Love is a witness. This witnessing love is meant to be extraordinary in its expression and in the extent of its embrace. God’s love is for the whole world and so also must our love be.

 

LOVE IS MORE EFFECTIVE THAN LOGIC

Dr Peter Christofides, University of Notre Dame Australia

As means towards the attainment of the best ends, there is no comparison between these. The latter may convince the understanding and leave the heart unchanged, but the former will win the heart, and with that gained, the understanding will usually soon surrender. The difference between them is similar to that between a mallet and the sun in reducing ice to water. The mallet may break the ice into small particles, but each particle will remain ice still, while the sun’s heat falling upon the ice will melt it into a fluid, and so impregnate the fluid with its warmth that while that warmth is continued the water cannot assume again its icy condition. That is also the case in changing opinions and reforming habits. Arguments will be of little benefit without a loving disposition behind them. The opinions, after all, cold pure arguments, will remain generally unchanged, or probably assume another false complexion, and the habits, if broken up for a little, will soon resume their usual round. But if love prevails, the eyes looking at it, the face beaming it, the words expressing it, the whole demeanour demonstrating it, the stronghold of opinion will melt before the loving assault, and the heart will become ablaze with the sacred glow.
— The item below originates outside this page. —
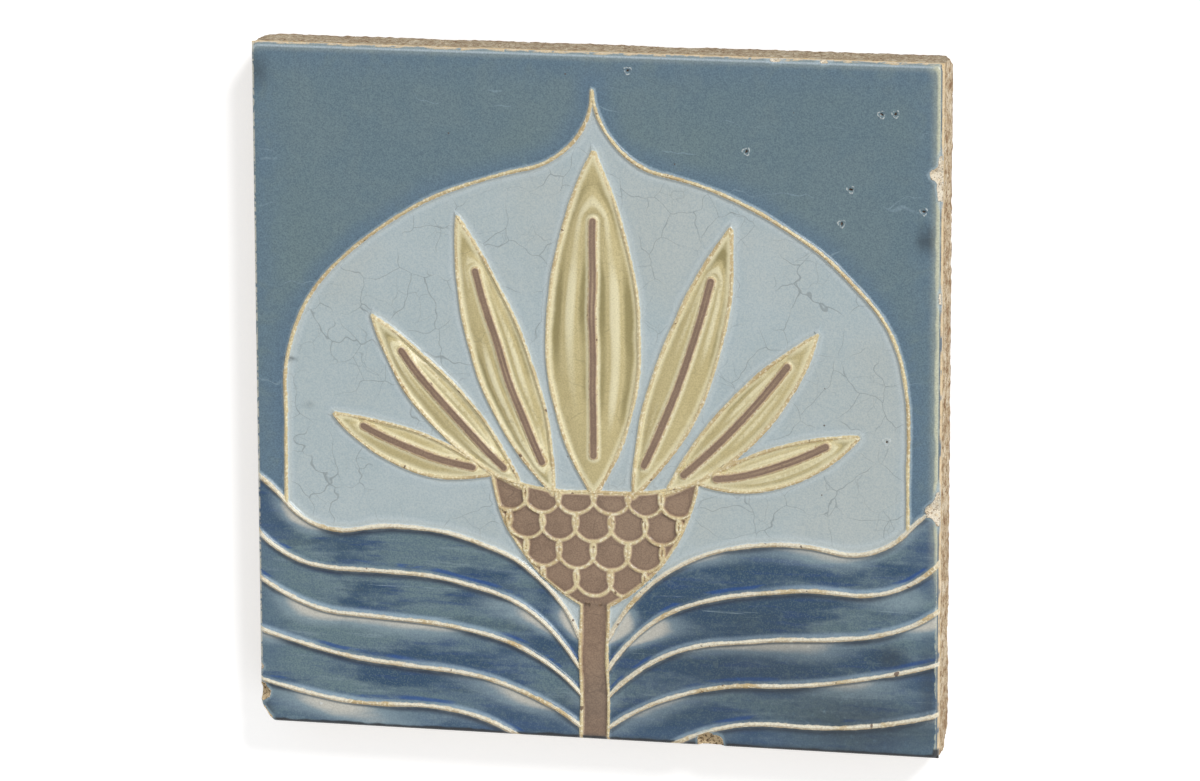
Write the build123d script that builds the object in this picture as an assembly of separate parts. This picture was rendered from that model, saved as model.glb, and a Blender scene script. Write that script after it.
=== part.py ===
"""Square faience wall tile, pressed in one piece of buff clay, with a raised-line palmette on its face.

The tile lies on its keyed back with the glazed face up. The origin is the middle of the back plane,
+X runs to the right of the picture and +Y to its top. Lengths are in millimetres. The picture is laid
out in hundredths of half the tile's side, so that it keeps its place when the side is changed.
"""

from build123d import *
import math
import os

# The slab
SIDE = 203.0  # a nominal 8 inch tile
FIELD_HEIGHT = 17.4  # back plane to the flat glazed ground
RIM_RADIUS = 1.3  # softened edge round the face

# Keying on the back
KEY_COUNT = 7
KEY_WIDTH = 13.0
KEY_PITCH = 24.0
KEY_LENGTH = 168.0
KEY_DEPTH = 1.8
KEY_DRAFT = 20.0  # degrees, so that the clay left the mould

# Raised lines between the glazes
LINE_RISE = 0.9
SCALE_RISE = 0.4  # lines on the bowl, above its crown
ROOT = 0.4  # how far raised work is let into the clay under it
END_SWELL = 0.04  # a line's rounded end is this much fuller than the line
EDGE_SETBACK = 0.5  # lines stop this far inside the tile's sides

# Modelled surfaces
PETAL_RISE = 1.1  # crown of a petal above the ground
VEIN_RISE = 0.5  # petal bar above the crown
BOWL_RISE = 1.2  # crown of the bowl that holds the petals

# Broken corners
FACE_CHIP_X, FACE_CHIP_Y = 4.3, 6.8  # bottom left, through the whole thickness
BACK_CHIP_Y, BACK_CHIP_Z = 5.5, 8.0  # bottom right, at the back only
BACK_CHIP_X = 6.0

# The picture, in hundredths of half the side
UNIT = SIDE / 200.0
LINE_FOOT = 2.0
LINE_CREST = 1.0
VEIN_FOOT = 2.8  # the bar down the middle of each petal
VEIN_CREST = 1.7
STEM_HALF = 4.0
BOWL_TOP = (30.0, -23.0)
BOWL_SIDE = (20.5, -46.0)
BOWL_FOOT = (STEM_HALF, -60.0)
BOWL_SAG = 4.0  # the bowl's lip hangs this far below its ends
SCALE_LINE = 1.4
SCALE_WIDTH = 10.0
SCALE_DROP = 8.0
SCALE_ROWS = 4
ARCH_FOOT = (91.0, -34.0)
ARCH = (ARCH_FOOT, 90.0, (91.0, 0.0), (76.0, 36.0), (20.0, 66.0), (0.0, 90.0))
PAST_EDGE = 103.0  # lines run out to here before they are trimmed to the tile
LEAF_LINES = (
    ((STEM_HALF, -70.0), 66.0, (34.0, -43.0), (70.0, -41.0), ARCH_FOOT, (PAST_EDGE, -24.0)),
    ((STEM_HALF, -79.0), 60.0, (34.0, -56.5), (74.0, -53.0), (PAST_EDGE, -39.0)),
    ((STEM_HALF, -87.0), 50.0, (38.0, -69.0), (74.0, -66.0), (PAST_EDGE, -54.0)),
    ((STEM_HALF, -96.0), 36.0, (46.0, -81.5), (PAST_EDGE, -71.0)),
    ((18.0, -PAST_EDGE), 34.0, (56.0, -92.5), (PAST_EDGE, -86.0)),
)
PETAL_TUCK = 1.2  # the inner petals' feet are this far down behind the lip
# Each petal: how far along the lip its foot is, its tip, how far its left and right edges belly
# out, and how far along it they do
PETALS = (
    (0.0, (0.0, 72.0), 13.5, 13.5, 0.44),
    (11.5, (40.0, 52.0), 6.5, 9.5, 0.46),
    (21.0, (65.0, 22.0), 5.0, 8.0, 0.48),
    (30.0, (77.0, -7.0), 3.5, 7.5, 0.48),
)
VEIN_START, VEIN_END = 0.12, 0.80  # the bar's reach, as shares of the petal's length


def place(point, z=0.0):
    """A point of the picture, as a point of the tile."""
    return Vector(point[0] * UNIT, point[1] * UNIT, z)


def heading(vector):
    """The direction of a vector in the XY plane, in degrees."""
    return math.degrees(math.atan2(vector.Y, vector.X))


def flow(start, degrees, *via):
    """A wire of tangent arcs that leaves start at an angle and passes through each further point."""
    here = place(start)
    edges = []
    for point in via:
        there = place(point)
        chord = there - here
        turn = math.radians(heading(chord) - degrees)
        if abs(math.sin(turn)) < 1e-6:
            edges.append(Line(here, there))
        else:
            away = Vector(math.cos(math.radians(degrees)), math.sin(math.radians(degrees)))
            edges.append(TangentArc(here, there, tangent=away))
        degrees = 2 * heading(chord) - degrees
        here = there
    return Wire(edges)


def petal_edge(foot, tip, belly, share):
    """One edge of a petal: two arcs that belly out to the left of the line from foot to tip."""
    base, point = Vector(*foot), Vector(*tip)
    along = point - base
    left = Vector(-along.Y, along.X).normalized()
    widest = base + along * share + left * belly
    start = 2 * heading(widest - base) - heading(along)
    return flow(foot, start, (widest.X, widest.Y), tip)


def inside(shapes, room):
    """The parts of the shapes that lie inside a room."""
    kept = []
    for shape in shapes:
        for solid in shape.solids():
            common = solid & room
            kept += common.solids() if common else []
    return kept


def mirrored(shapes):
    """The shapes with their mirror images across the middle of the tile."""
    return shapes + [mirror(shape, about=Plane.YZ) for shape in shapes]


def line_section(plane, foot, crest, rise):
    """The drafted cross-section of a raised line, with its root below the plane's X axis."""
    spread = (foot - crest) / 2 * ROOT / rise
    outline = Polyline(
        (-foot / 2 - spread, -ROOT),
        (foot / 2 + spread, -ROOT),
        (crest / 2, rise),
        (-crest / 2, rise),
        close=True,
    )
    return plane * make_face(outline)


def raised_line(path, rise=LINE_RISE, foot=LINE_FOOT, crest=LINE_CREST):
    """A drafted ridge along a flat path, standing on the level ground."""
    rail = path.moved(Location((0, 0, FIELD_HEIGHT)))
    along = rail % 0
    plane = Plane(origin=rail @ 0, x_dir=Vector(0, 0, 1).cross(along), z_dir=along)
    return sweep(line_section(plane, foot * UNIT, crest * UNIT, rise), path=rail)


def round_end(point, rise=LINE_RISE, foot=LINE_FOOT, crest=LINE_CREST):
    """The drafted round end of a raised line, centred on a point of the tile."""
    spread = (foot - crest) / 2 * ROOT / rise
    knob = Cone(
        bottom_radius=(foot / 2 + spread) * UNIT + END_SWELL,
        top_radius=crest / 2 * UNIT + END_SWELL,
        height=rise + ROOT,
        align=(Align.CENTER, Align.CENTER, Align.MIN),
    )
    return Pos(point.X, point.Y, FIELD_HEIGHT - ROOT) * knob


def crowned(outline, rise, axis_start, axis_end, half_width):
    """A closed outline filled with a pillow that is rise high along an axis and falls to its edges."""
    blank = extrude(make_face(outline), rise + ROOT, dir=(0, 0, 1))
    blank = blank.moved(Location((0, 0, FIELD_HEIGHT - ROOT)))
    radius = (half_width**2 + rise**2) / (2 * rise)
    start, end = place(axis_start), place(axis_end)
    middle = (start + end) * 0.5
    length = (end - start).length + 4 * half_width
    lying = Plane(
        origin=(middle.X, middle.Y, FIELD_HEIGHT + rise - radius), z_dir=(end - start).normalized()
    )
    return blank & (lying * Cylinder(radius, length))


def lip():
    """The lip of the bowl."""
    left = (-BOWL_TOP[0], BOWL_TOP[1])
    return ThreePointArc(place(left), place((0, BOWL_TOP[1] - BOWL_SAG)), place(BOWL_TOP))


def on_lip(across, tuck=0.0):
    """The point of the picture on or behind the lip, at a distance from the middle."""
    radius = (BOWL_TOP[0] ** 2 + BOWL_SAG**2) / (2 * BOWL_SAG)
    return (across, BOWL_TOP[1] - BOWL_SAG - tuck + radius - math.sqrt(radius**2 - across**2))


def petal(across, tip, left_belly, right_belly, share):
    """One petal: its pillow, its two edge lines and the bar down its middle."""
    foot = on_lip(across) if across == BOWL_TOP[0] else on_lip(across, PETAL_TUCK)
    left = petal_edge(foot, tip, left_belly, share)
    right = petal_edge(foot, tip, -right_belly, share)
    base, along = Vector(*foot), Vector(*tip) - Vector(*foot)
    drift = (left_belly - right_belly) / 2
    aside = Vector(-along.Y, along.X).normalized() * drift
    ends = [base + aside, base + along + aside]
    half_width = (left_belly + right_belly) / 2 * UNIT
    outline = Wire([*left.edges(), *right.edges()])
    pillow = crowned(outline, PETAL_RISE, *[(end.X, end.Y) for end in ends], half_width)
    low, high = base + along * VEIN_START, base + along * VEIN_END
    vein = petal_edge((low.X, low.Y), (high.X, high.Y), drift * 0.8, share)
    size = (PETAL_RISE + VEIN_RISE, VEIN_FOOT, VEIN_CREST)
    bar = [raised_line(vein, *size), round_end(vein @ 0, *size), round_end(vein @ 1, *size)]
    return [pillow, raised_line(left), raised_line(right), round_end(place(tip)), *bar]


def bowl():
    """The scaled bowl under the petals."""
    right = ThreePointArc(place(BOWL_TOP), place(BOWL_SIDE), place(BOWL_FOOT))
    left = mirror(right, about=Plane.YZ).edge()
    base = Line(place((-STEM_HALF, BOWL_FOOT[1])), place(BOWL_FOOT))
    outline = Wire([lip(), right, base, left])
    crown = crowned(outline, BOWL_RISE, (0, BOWL_TOP[1]), (0, BOWL_FOOT[1]), BOWL_TOP[0] * UNIT)
    network = trace(scallops(), SCALE_LINE * UNIT)
    height = ROOT + BOWL_RISE + SCALE_RISE
    blanks = [extrude(flat, height, dir=(0, 0, 1)) for flat in (network, make_face(outline))]
    scales = inside(blanks[:1], blanks[1])
    scales = [scale.moved(Location((0, 0, FIELD_HEIGHT - ROOT))) for scale in scales]
    lines = [raised_line(Wire(edge)) for edge in (lip(), right, left)]
    ends = [round_end(place((side * BOWL_TOP[0], BOWL_TOP[1]))) for side in (-1, 1)]
    return [crown, *scales, *lines, *ends]


def scallops():
    """Rows of scallops, each row hung from the lowest points of the row above it."""
    arcs = []
    for row in range(SCALE_ROWS):
        level = BOWL_TOP[1] - BOWL_SAG / 2 - row * SCALE_DROP
        count = 2 * math.ceil(BOWL_TOP[0] / SCALE_WIDTH) + row % 2
        for number in range(count):
            start = (number - count / 2) * SCALE_WIDTH
            points = ((start, level), (start + SCALE_WIDTH / 2, level - SCALE_DROP))
            arcs.append(ThreePointArc(*map(place, points), place((start + SCALE_WIDTH, level))))
    return arcs


def stem():
    """The right edge of the stem, from the bowl to the foot of the picture."""
    line = raised_line(Wire(Line(place(BOWL_FOOT), place((STEM_HALF, -PAST_EDGE)))))
    return [line, round_end(place(BOWL_FOOT))]


def picture():
    """The raised work of the face, one group at a time, each trimmed to the tile."""
    trimmed = SIDE - 2 * EDGE_SETBACK
    window = Box(trimmed, trimmed, 2 * FIELD_HEIGHT, align=(Align.CENTER, Align.CENTER, Align.MIN))
    groups = [petal(*PETALS[0]), bowl(), mirrored(stem())]
    groups += [mirrored(petal(*shape)) for shape in PETALS[1:]]
    groups += [mirrored([raised_line(flow(*points))]) for points in LEAF_LINES]
    groups.append([*mirrored([raised_line(flow(*ARCH))]), round_end(place(ARCH[-1]))])
    return [inside(group, window) for group in groups]


def slab():
    """The pressed slab: a rounded rim, and drafted keys in its back."""
    body = Box(SIDE, SIDE, FIELD_HEIGHT, align=(Align.CENTER, Align.CENTER, Align.MIN))
    body = fillet(body.faces().sort_by(Axis.Z)[-1].edges(), RIM_RADIUS)
    key = extrude(Rectangle(KEY_LENGTH, KEY_WIDTH), KEY_DEPTH, taper=KEY_DRAFT)
    first = -(KEY_COUNT - 1) / 2 * KEY_PITCH
    for number in range(KEY_COUNT):
        body -= Pos(0, first + number * KEY_PITCH, 0) * key
    return body


def broken_corners():
    """The two pieces that are missing from the corners."""
    half = SIDE / 2
    left = Polyline((0, 0), (FACE_CHIP_X, 0), (0, FACE_CHIP_Y), close=True)
    through = extrude(make_face(left), 3 * FIELD_HEIGHT, dir=(0, 0, 1), both=True)
    through = Pos(-half, -half, 0) * through
    corner = Vector(half, -half, 0)
    legs = (Vector(-BACK_CHIP_X, 0, 0), Vector(0, BACK_CHIP_Y, 0), Vector(0, 0, BACK_CHIP_Z))
    reach = 1.0  # the cutter starts outside the corner, on the same slope
    tip = corner + Vector(reach, -reach, -reach)
    spread = 1 + sum(reach / leg.length for leg in legs)
    ends = [tip + leg * spread for leg in legs]
    sides = [(tip, ends[0], ends[1]), (tip, ends[1], ends[2]), (tip, ends[2], ends[0]), tuple(ends)]
    wedge = Solid(Shell([make_face(Polyline(*points, close=True)).face() for points in sides]))
    return [through, wedge]


def build_tile():
    """The whole tile as one solid."""
    tile = slab()
    for group in picture():
        tile = tile.fuse(*group)
    for piece in broken_corners():
        tile -= piece
    return tile.solid()


if __name__ == "__main__":
    os.makedirs("parts", exist_ok=True)
    tile = build_tile()
    tile.label = "tile"
    export_step(tile, "parts/tile.step")
    print("volume", round(tile.volume), "size", tile.bounding_box().size, "faces", len(tile.faces()))
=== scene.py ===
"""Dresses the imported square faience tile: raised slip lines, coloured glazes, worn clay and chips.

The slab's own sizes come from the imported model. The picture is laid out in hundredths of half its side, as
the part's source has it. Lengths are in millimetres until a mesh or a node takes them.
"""

import logging
import math
from dataclasses import dataclass, field
from enum import IntEnum
from typing import Any, Iterable

import bpy
import numpy as np
from mathutils import Matrix, Vector, geometry, kdtree, noise

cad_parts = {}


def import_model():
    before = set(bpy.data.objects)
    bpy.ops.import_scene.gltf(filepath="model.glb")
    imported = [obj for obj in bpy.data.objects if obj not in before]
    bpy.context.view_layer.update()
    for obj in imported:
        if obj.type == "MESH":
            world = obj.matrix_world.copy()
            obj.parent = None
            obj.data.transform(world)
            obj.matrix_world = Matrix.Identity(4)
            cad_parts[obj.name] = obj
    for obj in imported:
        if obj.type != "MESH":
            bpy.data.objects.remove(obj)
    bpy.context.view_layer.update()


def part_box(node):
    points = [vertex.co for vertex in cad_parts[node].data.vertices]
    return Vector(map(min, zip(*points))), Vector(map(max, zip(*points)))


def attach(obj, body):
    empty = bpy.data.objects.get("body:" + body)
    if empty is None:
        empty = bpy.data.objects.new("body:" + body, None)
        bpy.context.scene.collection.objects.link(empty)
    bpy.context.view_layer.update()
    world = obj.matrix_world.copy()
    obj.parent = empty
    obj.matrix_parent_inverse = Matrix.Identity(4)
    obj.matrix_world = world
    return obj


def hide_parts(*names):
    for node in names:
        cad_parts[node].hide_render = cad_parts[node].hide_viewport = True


MM = 0.001
SEED = 7
BODY = "root"
NODE = "tile"
LOG = logging.getLogger("tile")

Point = tuple[float, float]
Socket = bpy.types.NodeSocket
Tree = bpy.types.NodeTree
# How strongly a layer shows, the bands it shows in, and its colour as a hex value or a socket.
Layer = tuple[Any, ...]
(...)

Love and logic should at least go hand in hand in seeking the regeneration of the world.

LOVE AS A MOTIVE

Ask yourselves what is the leading motive which stimulates you while you are at work. The question is not what your leading motive is for working, that is a different thing. But when you are fairly at the work, what is the motive which keeps you there? If it is the love of that which your work represents – if, being a landscape painter, it is the love of hills and trees that move you; if, being a figure painter, it is the love of human beauty and the human soul that moves you; if, being a flower or an animal painter, it is love, and wonder, and delight in petal and in a branch that moves you, then the spirit is upon you, and the earth is yours, and the fulness thereof. But if, on the other hand, it is petty self-complacency in your own skill, trust in precepts and laws, hope for academically or popular approval, or greed for wealth, it is quite possible that by sturdy industry, or even by a fortunate chance, you may win the applause, the position, the fortune that you desire, but one touch of true art you will never lay on canvas or on stone as long as you live.

THE KEY WHICH SETS THE WORLD TO MUSIC

Human life consists of many “things done.” Activity is at once the law and the necessity of his nature. Humans only really live as they act, inactivity is death. But whilst the acts of people are numerous and varied, the animating and controlling spirit should be one, viz., love. It should be like this on earth. This one spirit of love will:

  • Make us happy in all our activities. The labour of love is the music of life. All labour, however menial, if shaped under the inspiration of love, must yield happiness.
  • Make us useful in all our activities. Every work performed by love is generous, it has a brightness in it to enlighten, a balm in it to soothe, a piece of music in it to charm, an aroma in it to please.
  • Give unity to all our activities. As the circulating sap binds the root, the trunk, and the branches, the leafage, blossoms, and fruit, into one organic unity, so love will give harmony and completeness to all the numerous and varied acts of life. Why are many everywhere so unhappy in their labours, and their labours so socially evil, so disharmonious and divided? Because they are not animated and governed by this one spirit of love. The human labours of the world that spring from greed, ambition, vanity, blind impulse, envy, and resentment, keep individuals, communities, and nations in constant conflict and confusion.

Let love for God, for humanity, and for one another, be the motive of all our conduct.